> _GIVEN TASK_: Print the full listing exactly.

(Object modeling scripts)
┌──

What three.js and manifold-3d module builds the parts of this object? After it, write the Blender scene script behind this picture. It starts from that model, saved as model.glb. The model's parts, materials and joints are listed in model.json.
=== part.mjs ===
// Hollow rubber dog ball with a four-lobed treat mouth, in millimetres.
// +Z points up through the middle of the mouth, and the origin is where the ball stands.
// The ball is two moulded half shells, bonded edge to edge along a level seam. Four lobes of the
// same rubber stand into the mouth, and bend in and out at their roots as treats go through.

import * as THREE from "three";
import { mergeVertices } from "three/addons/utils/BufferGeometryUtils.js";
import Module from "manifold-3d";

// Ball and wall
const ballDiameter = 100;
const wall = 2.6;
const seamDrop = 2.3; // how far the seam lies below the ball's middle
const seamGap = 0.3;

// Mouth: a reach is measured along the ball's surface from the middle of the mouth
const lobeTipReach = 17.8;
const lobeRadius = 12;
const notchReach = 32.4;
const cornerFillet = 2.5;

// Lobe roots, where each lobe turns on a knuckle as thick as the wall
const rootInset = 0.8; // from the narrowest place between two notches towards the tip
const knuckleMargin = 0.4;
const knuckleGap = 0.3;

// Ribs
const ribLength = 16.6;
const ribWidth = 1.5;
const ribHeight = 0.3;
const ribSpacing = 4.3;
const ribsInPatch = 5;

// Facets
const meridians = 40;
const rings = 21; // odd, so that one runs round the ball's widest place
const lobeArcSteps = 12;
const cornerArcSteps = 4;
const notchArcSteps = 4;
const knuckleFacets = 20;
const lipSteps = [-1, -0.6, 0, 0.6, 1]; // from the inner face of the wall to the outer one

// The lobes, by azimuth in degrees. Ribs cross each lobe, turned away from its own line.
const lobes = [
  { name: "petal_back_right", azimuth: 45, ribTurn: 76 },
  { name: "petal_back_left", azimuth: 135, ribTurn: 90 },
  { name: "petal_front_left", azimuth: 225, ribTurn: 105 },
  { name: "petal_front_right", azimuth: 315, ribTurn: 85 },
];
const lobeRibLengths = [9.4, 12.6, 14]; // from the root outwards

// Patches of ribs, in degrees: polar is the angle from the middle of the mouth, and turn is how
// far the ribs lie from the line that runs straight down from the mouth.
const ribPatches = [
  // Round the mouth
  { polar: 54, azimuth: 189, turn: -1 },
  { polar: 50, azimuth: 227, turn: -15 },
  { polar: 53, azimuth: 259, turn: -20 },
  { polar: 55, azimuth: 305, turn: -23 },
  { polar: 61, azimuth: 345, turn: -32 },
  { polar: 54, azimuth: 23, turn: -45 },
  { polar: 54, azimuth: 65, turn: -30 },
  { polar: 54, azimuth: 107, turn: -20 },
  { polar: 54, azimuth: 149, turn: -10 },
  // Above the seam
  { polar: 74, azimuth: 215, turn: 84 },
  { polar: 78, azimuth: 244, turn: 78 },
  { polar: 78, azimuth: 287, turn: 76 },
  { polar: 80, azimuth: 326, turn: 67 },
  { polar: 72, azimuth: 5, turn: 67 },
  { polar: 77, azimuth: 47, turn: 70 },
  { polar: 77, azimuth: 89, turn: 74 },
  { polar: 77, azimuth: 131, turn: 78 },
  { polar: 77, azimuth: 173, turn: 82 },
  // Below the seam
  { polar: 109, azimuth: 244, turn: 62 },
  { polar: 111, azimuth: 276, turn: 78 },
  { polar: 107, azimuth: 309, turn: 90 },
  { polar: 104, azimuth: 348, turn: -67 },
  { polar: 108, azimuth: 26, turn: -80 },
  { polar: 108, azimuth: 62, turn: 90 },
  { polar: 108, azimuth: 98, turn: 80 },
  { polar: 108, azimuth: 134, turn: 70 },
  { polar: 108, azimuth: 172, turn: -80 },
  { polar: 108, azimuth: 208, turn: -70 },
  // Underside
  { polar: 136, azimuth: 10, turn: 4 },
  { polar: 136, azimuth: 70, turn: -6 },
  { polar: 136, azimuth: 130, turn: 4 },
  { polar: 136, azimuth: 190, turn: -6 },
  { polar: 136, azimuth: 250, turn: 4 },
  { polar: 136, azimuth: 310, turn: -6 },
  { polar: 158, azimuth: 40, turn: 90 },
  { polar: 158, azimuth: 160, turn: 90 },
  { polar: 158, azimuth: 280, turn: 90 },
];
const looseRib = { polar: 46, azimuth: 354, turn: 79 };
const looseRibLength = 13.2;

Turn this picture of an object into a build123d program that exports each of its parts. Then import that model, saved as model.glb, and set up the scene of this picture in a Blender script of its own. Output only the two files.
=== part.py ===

└──

> _FINAL RESULT_:
What three.js and manifold-3d module builds the parts of this object? After it, write the Blender scene script behind this picture. It starts from that model, saved as model.glb. The model's parts, materials and joints are listed in model.json.
=== part.mjs ===
// Hollow rubber dog ball with a four-lobed treat mouth, in millimetres.
// +Z points up through the middle of the mouth, and the origin is where the ball stands.
// The ball is two moulded half shells, bonded edge to edge along a level seam. Four lobes of the
// same rubber stand into the mouth, and bend in and out at their roots as treats go through.

import * as THREE from "three";
import { mergeVertices } from "three/addons/utils/BufferGeometryUtils.js";
import Module from "manifold-3d";

// Ball and wall
const ballDiameter = 100;
const wall = 2.6;
const seamDrop = 2.3; // how far the seam lies below the ball's middle
const seamGap = 0.3;

// Mouth: a reach is measured along the ball's surface from the middle of the mouth
const lobeTipReach = 17.8;
const lobeRadius = 12;
const notchReach = 32.4;
const cornerFillet = 2.5;

// Lobe roots, where each lobe turns on a knuckle as thick as the wall
const rootInset = 0.8; // from the narrowest place between two notches towards the tip
const knuckleMargin = 0.4;
const knuckleGap = 0.3;

// Ribs
const ribLength = 16.6;
const ribWidth = 1.5;
const ribHeight = 0.3;
const ribSpacing = 4.3;
const ribsInPatch = 5;

// Facets
const meridians = 40;
const rings = 21; // odd, so that one runs round the ball's widest place
const lobeArcSteps = 12;
const cornerArcSteps = 4;
const notchArcSteps = 4;
const knuckleFacets = 20;
const lipSteps = [-1, -0.6, 0, 0.6, 1]; // from the inner face of the wall to the outer one

// The lobes, by azimuth in degrees. Ribs cross each lobe, turned away from its own line.
const lobes = [
  { name: "petal_back_right", azimuth: 45, ribTurn: 76 },
  { name: "petal_back_left", azimuth: 135, ribTurn: 90 },
  { name: "petal_front_left", azimuth: 225, ribTurn: 105 },
  { name: "petal_front_right", azimuth: 315, ribTurn: 85 },
];
const lobeRibLengths = [9.4, 12.6, 14]; // from the root outwards

// Patches of ribs, in degrees: polar is the angle from the middle of the mouth, and turn is how
// far the ribs lie from the line that runs straight down from the mouth.
const ribPatches = [
  // Round the mouth
  { polar: 54, azimuth: 189, turn: -1 },
  { polar: 50, azimuth: 227, turn: -15 },
  { polar: 53, azimuth: 259, turn: -20 },
  { polar: 55, azimuth: 305, turn: -23 },
  { polar: 61, azimuth: 345, turn: -32 },
  { polar: 54, azimuth: 23, turn: -45 },
  { polar: 54, azimuth: 65, turn: -30 },
  { polar: 54, azimuth: 107, turn: -20 },
  { polar: 54, azimuth: 149, turn: -10 },
  // Above the seam
  { polar: 74, azimuth: 215, turn: 84 },
  { polar: 78, azimuth: 244, turn: 78 },
  { polar: 78, azimuth: 287, turn: 76 },
  { polar: 80, azimuth: 326, turn: 67 },
  { polar: 72, azimuth: 5, turn: 67 },
  { polar: 77, azimuth: 47, turn: 70 },
  { polar: 77, azimuth: 89, turn: 74 },
  { polar: 77, azimuth: 131, turn: 78 },
  { polar: 77, azimuth: 173, turn: 82 },
  // Below the seam
  { polar: 109, azimuth: 244, turn: 62 },
  { polar: 111, azimuth: 276, turn: 78 },
  { polar: 107, azimuth: 309, turn: 90 },
  { polar: 104, azimuth: 348, turn: -67 },
  { polar: 108, azimuth: 26, turn: -80 },
  { polar: 108, azimuth: 62, turn: 90 },
  { polar: 108, azimuth: 98, turn: 80 },
  { polar: 108, azimuth: 134, turn: 70 },
  { polar: 108, azimuth: 172, turn: -80 },
  { polar: 108, azimuth: 208, turn: -70 },
  // Underside
  { polar: 136, azimuth: 10, turn: 4 },
  { polar: 136, azimuth: 70, turn: -6 },
  { polar: 136, azimuth: 130, turn: 4 },
  { polar: 136, azimuth: 190, turn: -6 },
  { polar: 136, azimuth: 250, turn: 4 },
  { polar: 136, azimuth: 310, turn: -6 },
  { polar: 158, azimuth: 40, turn: 90 },
  { polar: 158, azimuth: 160, turn: 90 },
  { polar: 158, azimuth: 280, turn: 90 },
];
const looseRib = { polar: 46, azimuth: 354, turn: 79 };
const looseRibLength = 13.2;

Turn this picture of an object into a build123d program that exports each of its parts. Then import that model, saved as model.glb, and set up the scene of this picture in a Blender script of its own. Output only the two files.
=== part.py ===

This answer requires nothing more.